SHORT EXERCISE -> Go through the lines below. Copy those with "each".

· · · ·

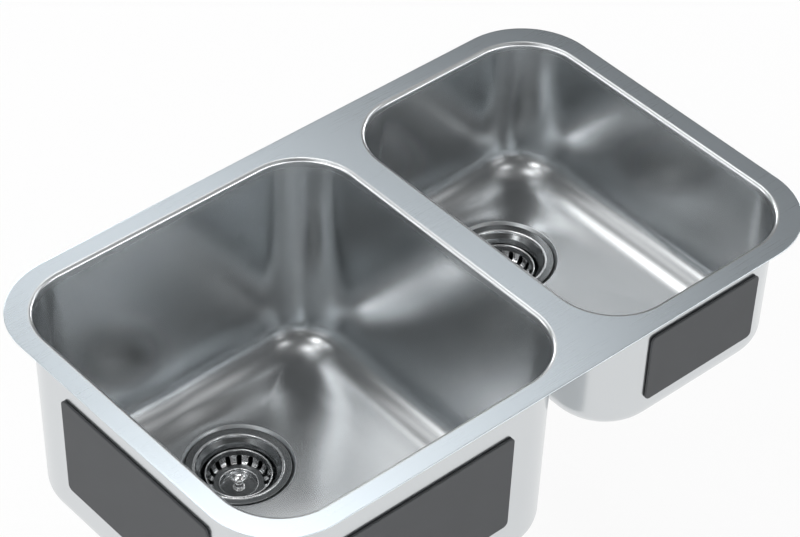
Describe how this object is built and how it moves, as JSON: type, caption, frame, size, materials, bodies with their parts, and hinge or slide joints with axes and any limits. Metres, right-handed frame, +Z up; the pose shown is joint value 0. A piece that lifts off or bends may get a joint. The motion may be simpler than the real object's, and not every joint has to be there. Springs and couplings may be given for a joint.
{
  "type": "double bowl kitchen sink",
  "caption": "Undermount double bowl kitchen sink: a deep and a shallow pressed steel bowl share one flat flange, each with a lift-out basket strainer and tailpiece.",
  "frame": {"origin": "middle of the divider between the bowls, on the top face of the flange", "axes": "+X along the long axis from the large bowl to the small one, +Y towards the rear where the drains are, +Z up out of the bowls"},
  "size_m": [0.744, 0.456, 0.4246],
  "materials": {
    "brushed_steel": "satin brushed stainless sheet",
    "polished_steel": "polished stainless",
    "plated_metal": "chrome plate over brass or zinc, slightly dull",
    "black_rubber": "moulded black rubber",
    "sound_pad": "matte sound-deadening sheet",
    "fibre_board": "pressed fibre",
    "white_plastic": "moulded polyethylene"
  },
  "bodies": {
    "sink": {"deck_flange": "brushed_steel", "large_bowl": "brushed_steel", "large_floor_pad": "sound_pad", "large_end_pad": "sound_pad", "large_front_pad": "sound_pad", "large_rear_pad": "sound_pad", "large_strainer_body": "polished_steel", "large_flange_seal": "black_rubber", "large_clamp_gasket": "black_rubber", "large_friction_ring": "fibre_board", "large_locknut": "plated_metal", "large_tailpiece_washer": "white_plastic", "large_tailpiece": "plated_metal", "large_coupling_nut": "plated_metal", "small_bowl": "brushed_steel", "small_floor_pad": "sound_pad", "small_end_pad": "sound_pad", "small_front_pad": "sound_pad", "small_rear_pad": "sound_pad", "small_strainer_body": "polished_steel", "small_flange_seal": "black_rubber", "small_clamp_gasket": "black_rubber", "small_friction_ring": "fibre_board", "small_locknut": "plated_metal", "small_tailpiece_washer": "white_plastic", "small_tailpiece": "plated_metal", "small_coupling_nut": "plated_metal"},
    "large_basket_lift": {"large_snap_ring": "black_rubber"},
    "large_basket_turn": {"large_basket": "polished_steel", "large_basket_post": "polished_steel", "large_stopper": "black_rubber", "large_stopper_retainer": "plated_metal"},
    "small_basket_lift": {"small_snap_ring": "black_rubber"},
    "small_basket_turn": {"small_basket": "polished_steel", "small_basket_post": "polished_steel", "small_stopper": "black_rubber", "small_stopper_retainer": "plated_metal"}
  },
  "joints": [
    {"name": "large_basket_slide", "type": "slide", "parent": "sink", "child": "large_basket_lift", "axis": [0, 0, 1], "range_m": [0, 0.32]},
    {"name": "large_basket_spin", "type": "hinge", "parent": "large_basket_lift", "child": "large_basket_turn", "pos_m": [-0.212, 0.0865, -0.257], "axis": [0, 0, 1], "continuous": true},
    {"name": "small_basket_slide", "type": "slide", "parent": "sink", "child": "small_basket_lift", "axis": [0, 0, 1], "range_m": [0, 0.24]},
    {"name": "small_basket_spin", "type": "hinge", "parent": "small_basket_lift", "child": "small_basket_turn", "pos_m": [0.1545, 0.0865, -0.176], "axis": [0, 0, 1], "continuous": true}
  ]
}
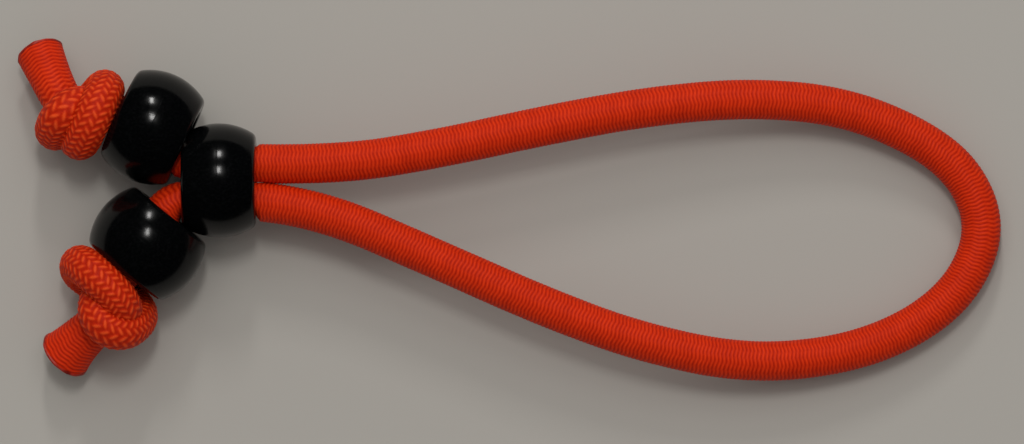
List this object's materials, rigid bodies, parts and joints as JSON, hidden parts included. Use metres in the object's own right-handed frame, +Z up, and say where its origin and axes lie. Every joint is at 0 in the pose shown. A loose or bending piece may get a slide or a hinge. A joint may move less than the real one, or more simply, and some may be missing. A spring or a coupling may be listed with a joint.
{
  "type": "bead cord lock on elastic cord",
  "caption": "Elastic cord loop with a sliding barrel bead that locks it, and a knotted end bead on each cut end.",
  "frame": {"origin": "centre of the slider bead's bore, at rest against the end beads", "axes": "+X along the bore towards the loop, which is the way the slider is pushed to close the loop; +Z up from the table the part lies on"},
  "size_m": [0.0773, 0.0265, 0.009],
  "materials": {
    "bead": "moulded gloss black",
    "braid": "braided polyester sheath, orange-red",
    "rubber_core": "natural latex threads, matte"
  },
  "bodies": {
    "cord_ends": {"upper_lead_jacket": "braid", "upper_lead_core": "rubber_core", "upper_tail_jacket": "braid", "upper_tail_core": "rubber_core", "lower_lead_jacket": "braid", "lower_lead_core": "rubber_core", "lower_tail_jacket": "braid", "lower_tail_core": "rubber_core", "upper_knot": "braid", "lower_knot": "braid"},
    "slider": {"slider_bead": "bead"},
    "upper_bead": {"upper_end_bead": "bead"},
    "lower_bead": {"lower_end_bead": "bead"},
    "upper_strand": {"upper_strand_jacket": "braid", "upper_strand_core": "rubber_core"},
    "upper_bight": {"upper_bight_jacket": "braid", "upper_bight_core": "rubber_core"},
    "lower_bight": {"lower_bight_jacket": "braid", "lower_bight_core": "rubber_core"},
    "lower_far_strand": {"lower_far_strand_jacket": "braid", "lower_far_strand_core": "rubber_core"},
    "lower_strand": {"lower_strand_jacket": "braid", "lower_strand_core": "rubber_core"}
  },
  "joints": [
    {"name": "slider_slide", "type": "slide", "parent": "cord_ends", "child": "slider", "axis": [1, 0, 0], "range_m": [0, 0.026], "deforming": ["upper_strand_jacket", "upper_strand_core", "upper_bight_jacket", "upper_bight_core", "lower_bight_jacket", "lower_bight_core", "lower_far_strand_jacket", "lower_far_strand_core", "lower_strand_jacket", "lower_strand_core", "upper_lead_jacket", "upper_lead_core", "lower_lead_jacket", "lower_lead_core"]},
    {"name": "upper_bead_spin", "type": "hinge", "parent": "cord_ends", "child": "upper_bead", "pos_m": [-0.00523, 0.00417, 0], "axis": [0.9063, -0.4226, 0], "continuous": true},
    {"name": "lower_bead_spin", "type": "hinge", "parent": "cord_ends", "child": "lower_bead", "pos_m": [-0.00564, -0.00496, 0], "axis": [0.6293, 0.7771, 0], "continuous": true},
    {"name": "upper_strand_swing", "type": "hinge", "parent": "cord_ends", "child": "upper_strand", "pos_m": [0.0032, 0.00144, 0], "axis": [0, 0, 1], "range_deg": [-8.69, 0]},
    {"name": "upper_bight_swing", "type": "hinge", "parent": "upper_strand", "child": "upper_bight", "pos_m": [0.0295, 0.00505, -0.0001], "axis": [0, 0, 1], "range_deg": [0, 27.5]},
    {"name": "tip_bend", "type": "hinge", "parent": "upper_bight", "child": "lower_bight", "pos_m": [0.0595, -0.00565, -0.0029], "axis": [0, 0, 1], "range_deg": [-25.18, 0]},
    {"name": "lower_bight_swing", "type": "hinge", "parent": "lower_bight", "child": "lower_far_strand", "pos_m": [0.02925, -0.0113, -0.00035], "axis": [0, 0, 1], "range_deg": [0, 26.5]},
    {"name": "lower_strand_swing", "type": "hinge", "parent": "cord_ends", "child": "lower_strand", "pos_m": [0.0032, -0.00174, 0], "axis": [0, 0, 1], "range_deg": [0, 21.13]}
  ],
  "couplings": [
    {"joint": "upper_strand_swing", "follows": "slider_slide", "rad_per_m": -5.1597},
    {"joint": "upper_bight_swing", "follows": "slider_slide", "rad_per_m": 17.788},
    {"joint": "tip_bend", "follows": "slider_slide", "rad_per_m": -16.231},
    {"joint": "lower_bight_swing", "follows": "slider_slide", "rad_per_m": 17.117},
    {"joint": "lower_strand_swing", "follows": "slider_slide", "rad_per_m": 13.514}
  ]
}
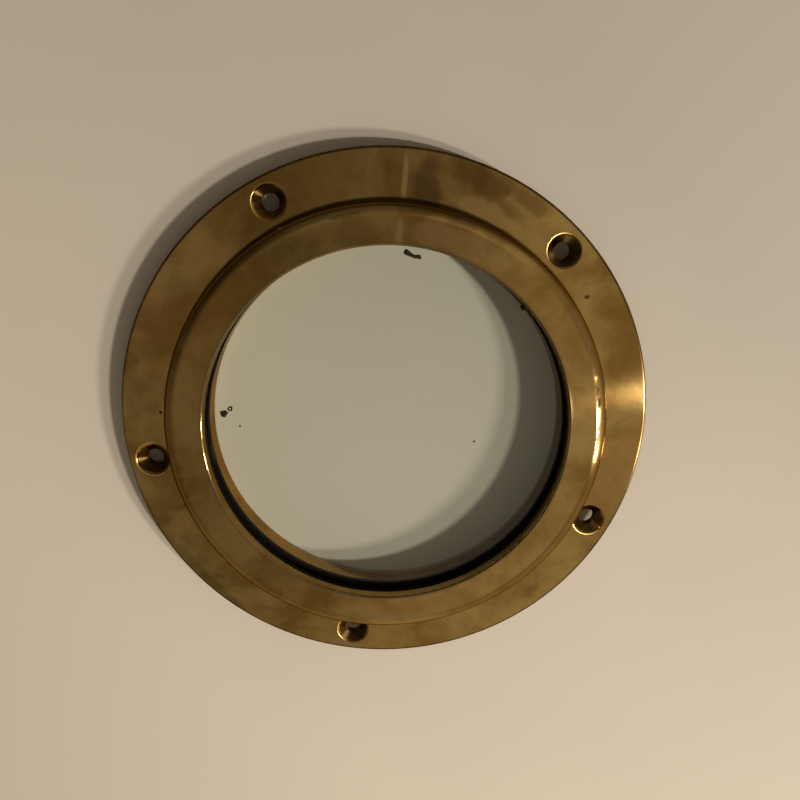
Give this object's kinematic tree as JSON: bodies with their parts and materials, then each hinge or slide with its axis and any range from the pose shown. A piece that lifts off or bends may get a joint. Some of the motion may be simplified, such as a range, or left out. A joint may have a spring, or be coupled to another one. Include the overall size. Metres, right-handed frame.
{
  "type": "sight glass",
  "caption": "Round fixed sight glass: a countersunk flange and raised ring of aged bronze hold a thick pane between rubber rings, clamped from behind by a screwed ring.",
  "frame": {"origin": "centre of the bolt circle on the back face of the flange, where the light seats on its wall", "axes": "+Z along the bolt circle's axis to the viewed side; one mounting hole lies on -Y"},
  "size_m": [0.26, 0.26, 0.0316],
  "materials": {
    "frame_bronze": "turned and hand polished, gone brown with handling, satin with fine concentric marks",
    "ring_bronze": "turned, duller than the frame",
    "screw_brass": "slotted countersunk screws, satin",
    "rubber": "matt black",
    "glass": "clear thick float glass with a slight green tint, dusty, a few black flecks"
  },
  "bodies": {
    "root": {"main_frame": "frame_bronze", "front_gasket": "rubber", "glass_pane": "glass", "glass_edge_band": "rubber", "rear_gasket": "rubber", "retaining_ring": "ring_bronze", "retaining_screw_1": "screw_brass", "retaining_screw_2": "screw_brass", "retaining_screw_3": "screw_brass", "retaining_screw_4": "screw_brass", "retaining_screw_5": "screw_brass", "retaining_screw_6": "screw_brass", "retaining_screw_7": "screw_brass", "retaining_screw_8": "screw_brass"}
  },
  "joints": []
}
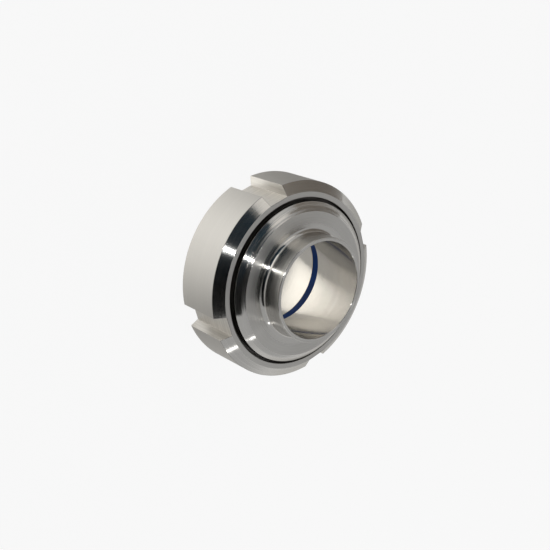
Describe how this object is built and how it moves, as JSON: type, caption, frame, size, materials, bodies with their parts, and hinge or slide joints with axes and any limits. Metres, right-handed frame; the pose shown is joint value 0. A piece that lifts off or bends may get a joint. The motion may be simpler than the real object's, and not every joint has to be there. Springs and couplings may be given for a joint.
{
  "type": "sanitary union",
  "caption": "Pipe union with weld ends: a slotted ring nut on a collared liner draws a round-threaded end onto a rubber seal ring in a smooth bore.",
  "frame": {"origin": "centre of the liner's weld face, the lowest face of the part", "axes": "+Z along the pipe axis, from the liner towards the threaded end; +X through one spanner slot"},
  "size_m": [0.0774, 0.0774, 0.047],
  "materials": {
    "turned_steel": "satin turned stainless steel with polished bands",
    "seal_rubber": "smooth matt blue rubber"
  },
  "bodies": {
    "liner": {"collared_liner": "turned_steel"},
    "nut": {"slotted_nut": "turned_steel"},
    "upper_end": {"threaded_end": "turned_steel", "seal_ring": "seal_rubber"}
  },
  "joints": [
    {"name": "nut_turn", "type": "hinge", "parent": "liner", "child": "nut", "pos_m": [0, 0, 0.013], "axis": [0, 0, -1], "range_deg": [0, 1080]},
    {"name": "end_lift", "type": "slide", "parent": "liner", "child": "upper_end", "axis": [0, 0, 1], "range_m": [0, 0.0127]}
  ],
  "couplings": [
    {"joint": "end_lift", "follows": "nut_turn", "m_per_rad": 0.00067375}
  ]
}
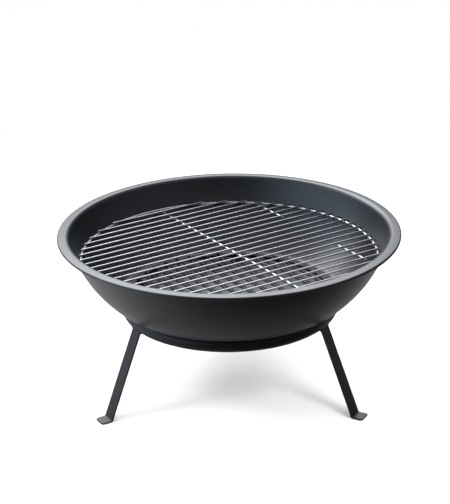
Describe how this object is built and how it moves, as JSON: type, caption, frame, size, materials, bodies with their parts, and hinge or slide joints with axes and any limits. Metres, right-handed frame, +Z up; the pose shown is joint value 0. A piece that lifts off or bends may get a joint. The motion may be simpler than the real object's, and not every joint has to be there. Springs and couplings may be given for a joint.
{
  "type": "fire pit",
  "caption": "Round steel fire bowl on a three-legged ring stand, with a lift-out wire cooking grate near its rim and a rod ember grate on its floor.",
  "frame": {"origin": "on the ground, under the centre of the bowl", "axes": "+Z up; the front, where two of the three legs show, faces -Y; +X to the right seen from the front"},
  "size_m": [0.58, 0.58, 0.295],
  "materials": {
    "bowl_paint": "semi-gloss heat-resistant black paint with a light orange peel",
    "stand_paint": "satin black paint",
    "bright_wire": "bright plated wire",
    "ember_black": "matt black"
  },
  "bodies": {
    "stand": {"stand_ring": "stand_paint", "leg_front_left": "stand_paint", "leg_front_right": "stand_paint", "leg_rear": "stand_paint"},
    "bowl": {"fire_bowl": "bowl_paint"},
    "cooking_grate": {"grate_ring": "bright_wire", "grate_wire_01": "bright_wire", "grate_wire_02": "bright_wire", "grate_wire_03": "bright_wire", "grate_wire_04": "bright_wire", "grate_wire_05": "bright_wire", "grate_wire_06": "bright_wire", "grate_wire_07": "bright_wire", "grate_wire_08": "bright_wire", "grate_wire_09": "bright_wire", "grate_wire_10": "bright_wire", "grate_wire_11": "bright_wire", "grate_wire_12": "bright_wire", "grate_wire_13": "bright_wire", "grate_wire_14": "bright_wire", "grate_wire_15": "bright_wire", "grate_wire_16": "bright_wire", "grate_wire_17": "bright_wire", "grate_wire_18": "bright_wire", "grate_wire_19": "bright_wire", "grate_wire_20": "bright_wire", "grate_wire_21": "bright_wire", "grate_wire_22": "bright_wire", "grate_wire_23": "bright_wire", "grate_wire_24": "bright_wire", "grate_cross_bar": "bright_wire", "grate_short_rod_rear": "bright_wire", "grate_short_rod_front": "bright_wire"},
    "ember_grate": {"ember_ring": "ember_black", "ember_rod_01": "ember_black", "ember_rod_02": "ember_black", "ember_rod_03": "ember_black", "ember_rod_04": "ember_black", "ember_rod_05": "ember_black", "ember_rod_06": "ember_black", "ember_rod_07": "ember_black", "ember_rod_08": "ember_black", "ember_rod_09": "ember_black", "ember_rod_10": "ember_black", "ember_rod_11": "ember_black", "ember_rod_12": "ember_black", "ember_rod_13": "ember_black", "ember_cross_bar_rear": "ember_black", "ember_cross_bar_front": "ember_black"}
  },
  "joints": [
    {"name": "bowl_lift", "type": "slide", "parent": "stand", "child": "bowl", "axis": [0, 0, 1], "range_m": [0, 0.15]},
    {"name": "cooking_grate_lift", "type": "slide", "parent": "bowl", "child": "cooking_grate", "axis": [0, 0, 1], "range_m": [0, 0.2]},
    {"name": "ember_grate_lift", "type": "slide", "parent": "bowl", "child": "ember_grate", "axis": [0, 0, 1], "range_m": [0, 0.055]}
  ]
}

· · · ·

SOLUTION TO THE EXERCISE ->
  "caption": "Undermount double bowl kitchen sink: a deep and a shallow pressed steel bowl share one flat flange, each with a lift-out basket strainer and tailpiece.",
  "caption": "Elastic cord loop with a sliding barrel bead that locks it, and a knotted end bead on each cut end.",
Give this object's kinematic tree as JSON: bodies with their parts and materials, then each hinge or slide with its axis and any range from the pose shown. A piece that lifts off or bends may get a joint. Some of the motion may be simplified, such as a range, or left out. A joint may have a spring, or be coupled to another one. Include the overall size. Metres, right-handed frame.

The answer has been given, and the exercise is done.